While many people realize the star power of live plants to convert carbon dioxide to oxygen, plants have other hidden talents. Plants in buildings can clean the air and optimize humidity levels.
According to a June study by the Building Owners and Managers Association (BOMA) International, “Presently, 29 percent of the national economy—its GDP—is housed within office buildings.” Additionally, according to a National Human Activity Pattern Study in the 90’s, Americans (on average) spend 87% of their time indoors and 6% in an enclosed vehicle. These are impressive numbers, and while working inside a building seems like a great environment, safe from the extremes of weather and motor exhaust, buildings, especially new construction or remodels, are not as friendly as they appear.
Over recent decades, the building industry has reduced energy consumption and become ‘greener’ with improved insulation and less outdoor air transfer. This, unfortunately, reduces indoor air quality as building materials, carpeting, furniture, and even people expel volatile organic compounds (VOCs), and humidity levels reach extremes. VOCs in the air, such as formaldehyde and benzene, can cause sore throats, headaches, and respiratory irritations leading to reduced worker productivity through distraction, reduced efficiency, and absenteeism. Low humidity is associated with colds, allergic attacks and asthma while high humidity can be problematic for furniture, equipment, and people.
Tropical plants are especially efficient at combating some of these problems.
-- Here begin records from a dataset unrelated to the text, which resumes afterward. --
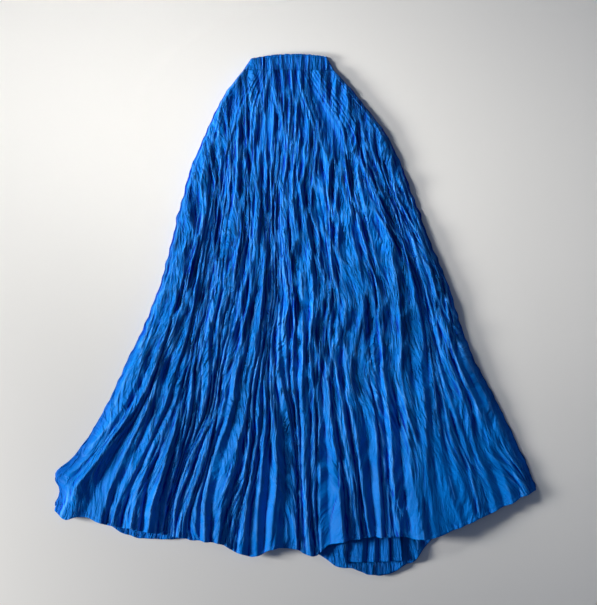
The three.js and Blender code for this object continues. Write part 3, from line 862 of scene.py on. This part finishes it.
def back_tucks(u, v):
    """Height of the pressed tucks at the row's shares across."""
    pitch = (1 - 2 * BACK["margin"]) / BACK["tucks"]
    foot = BACK["foot"] * pitch
    stations = [0.0]
    heights = [0.0]
    tuck = float(section("tuck", v))
    for i in range(BACK["tucks"]):
        crest = BACK["margin"] + pitch * (i + 0.5 + BACK["uneven"] * uneven(i, 5) * math.cos(math.pi * v))
        swing = 0.5 + 0.5 * wave(BACK["height_waves"], v, i, 6)
        height = tuck * (BACK["lowest"] + (1 - BACK["lowest"]) * swing)
        stations += [crest - foot, crest, crest + foot]
        heights += [0.0, height, 0.0]
    stations.append(1.0)
    heights.append(0.0)
    across = spread(np.array(stations), v)
    tucks = np.interp(u, across, heights) * from_ends(u, SIDE_TURN)
    return tucks, np.interp(u, across, np.arange(len(stations)))


def front_hem_line():
    u = np.linspace(0, 1, HEM_LINE["front"])
    return place(u, np.ones(u.shape), "front")


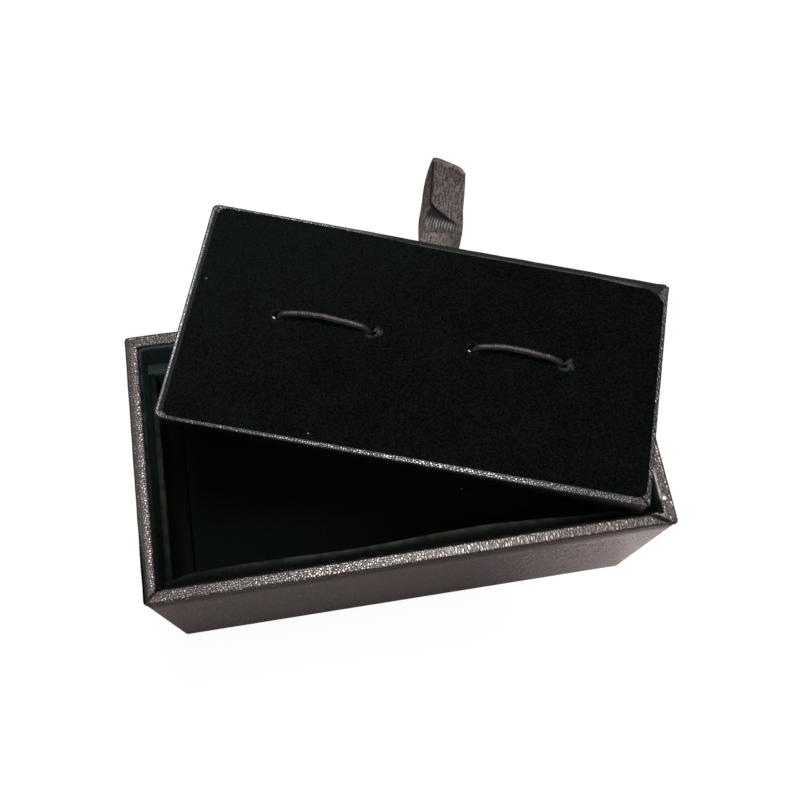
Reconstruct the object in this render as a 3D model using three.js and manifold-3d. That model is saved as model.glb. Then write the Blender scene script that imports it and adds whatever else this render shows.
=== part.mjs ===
// Cufflink display box: an open, lined base and the lift-out insert that lies turned across its rim.
// Millimetres, +Z up, origin at the centre of the base's underside, +X along the base's long side.
import * as THREE from "three";
import { mergeVertices } from "three/addons/utils/BufferGeometryUtils.js";
import Module from "manifold-3d";

const wasm = await Module();
wasm.setup();

// Overall sizes of the base
const base_length = 85;
const base_width = 45;
const base_height = 38;

// Sheet materials
const wall_board = 1.5;
const leatherette = 0.25;
const bottom_paper = 0.3;
const lining = 0.3;
const velvet = 0.35;

// Leatherette skin of the base
const outer_corner_radius = 0.8;
const rim_turn_in = 5;
const foot_turn_under = 8;
const bottom_paper_margin = 1.5;

// Lining of the upper wall
const lining_below_rim = 0.5;
const lining_behind_liner = 3;

// Velvet-covered liner cards, whose tops are the ledge that carries the insert
const seat_depth = 6.7;
const long_liner_card = 1.5;
const short_liner_card = 0.5;
const velvet_flap = 4;
const front_liner_bow = 0.7;
const liner_end_gap = 0.3;

// Floor pad
const floor_card = 1;
const floor_pad_clearance = 0.3;

// Lift-out insert
const insert_clearance = 0.3;
const insert_upper_ply = 1.5;
const insert_lower_ply = 1.5;
const insert_turn_in = 5;
const insert_corner_radius = 0.8;
const backing_sheet = 0.4;
const backing_margin = 1.2;
const velvet_face = 0.4;
const velvet_border = 1.1;
const velvet_corner_radius = 3;
const glue_line = 0.05;

// Where the insert lies on the rim
const rest_gap = 0.3;
const rest_turn_degrees = -19.4;
const rest_shift_x = 6.05;
const rest_shift_y = 11.75;

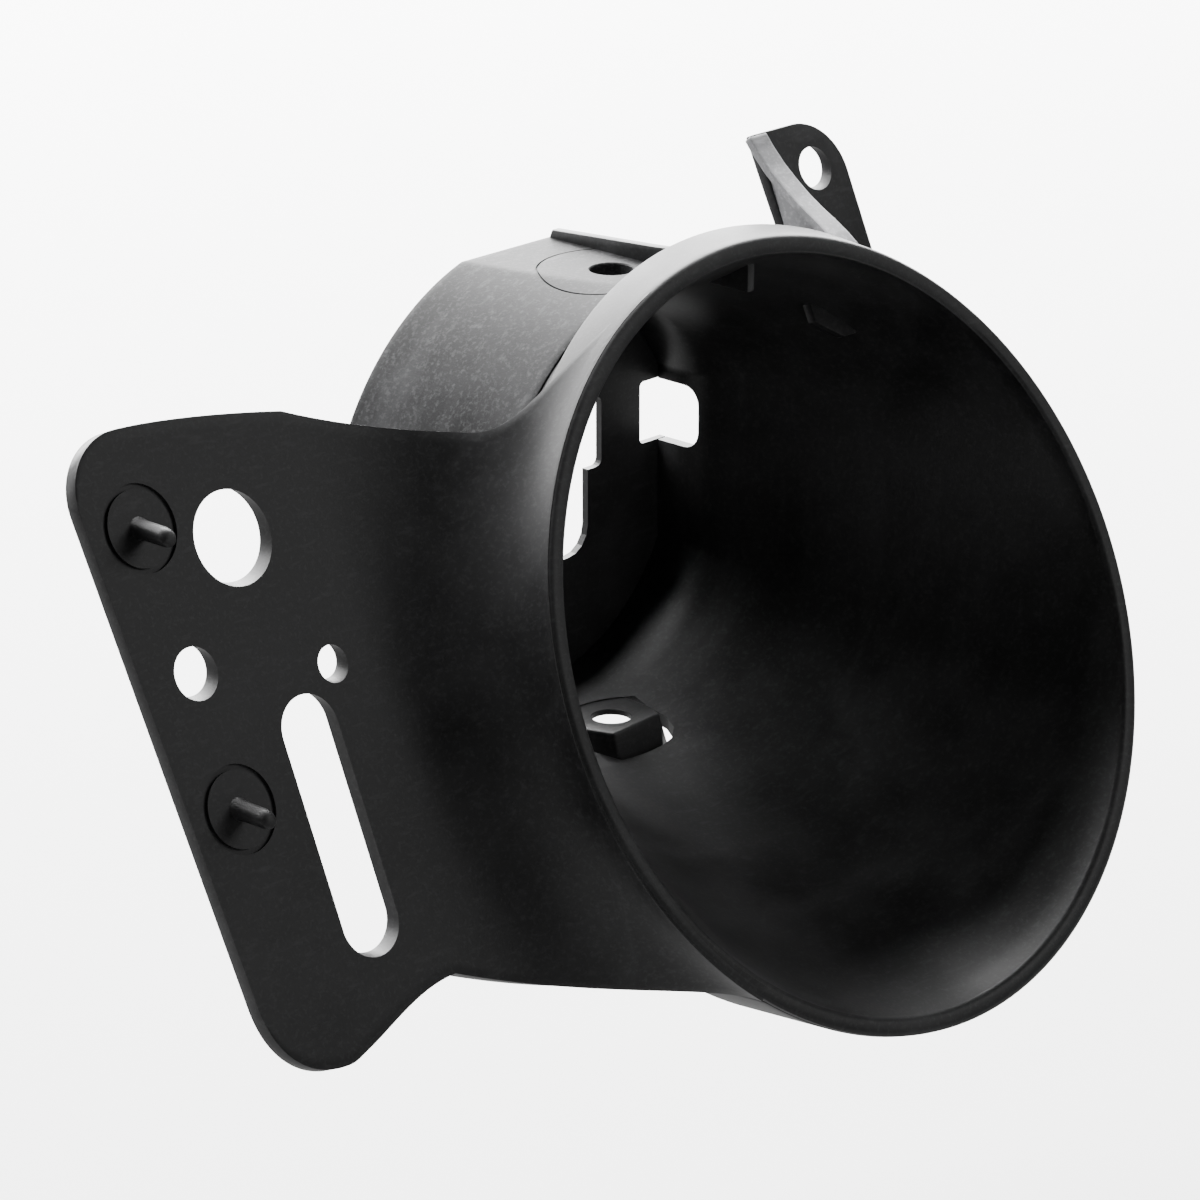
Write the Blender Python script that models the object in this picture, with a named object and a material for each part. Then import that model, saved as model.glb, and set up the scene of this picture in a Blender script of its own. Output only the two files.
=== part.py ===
"""Raked funnel hood with a side mounting flange, a rear shroud and an upper fixing ear.

Metres, +Z up.  The front of the funnel looks along -Y and the shroud's axis is parallel to Y.
The rim, the flange and the ear share one plane direction that leans back from the vertical by
RAKE.  The world origin is the middle of the flange's rear fixing face.
"""
import math

import bmesh
import bpy
from mathutils import Matrix, Vector

MM = 0.001
GAP = 0.3 * MM                    # clearance between neighbouring pieces
THROUGH = 10 * MM                 # half length of a cutter that goes through a wall

# ---- driving dimensions ---------------------------------------------------------------------
RAKE = math.radians(24)           # lean of the rim, flange and ear planes
WALL = 2.2 * MM                   # flange, ear and shroud wall
SEGMENTS = 72                     # round a full ring

RIM_RADIUS = 60 * MM              # outer radius at the front edge of the lip
RIM_INNER = 57.1 * MM
RIM_DROP = 6.5 * MM               # rim centre below the shroud axis
BAND_RADIUS = 60.5 * MM           # outer radius of the band behind the lip
BAND_DEPTH = 6.6 * MM             # length of the band along Y
BAND_STEP = 3.2 * MM              # step from the band down to the cone
LIP_CHAMFER = 0.7 * MM

CONE_STEPS = 5                    # rings between the band and the throat
CONE_FLARE = 1.0                  # how much faster the cone narrows on its upper left
FLARE_ANGLE = math.radians(135)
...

Because they are understory plants in their native environment, they must be very efficient at capturing light. They are also very efficient at processing gasses. Leaves absorb VOCs and digest or translocate them to their roots. Transpiration (water vapor emitted through leaves) also moves water from the soil surrounding the roots up through the plant. Air is then moved down around the roots pulling pollutants into the soil. There the plant converts the pollutants into a nutrient it uses. This movement of air facilitates plants in removing toxins from their surroundings. And since HVAC often dries the air, higher transpiration rates speed the cleaning process while emitting water vapor to optimize humidity levels between 35 – 65%.
A landmark study in the 80’s by NASA and the Associated Landscape Contractors of America suggested that one or two plants every 100 square feet could have a positive effect on internal air quality, not to mention their aesthetic and calming value.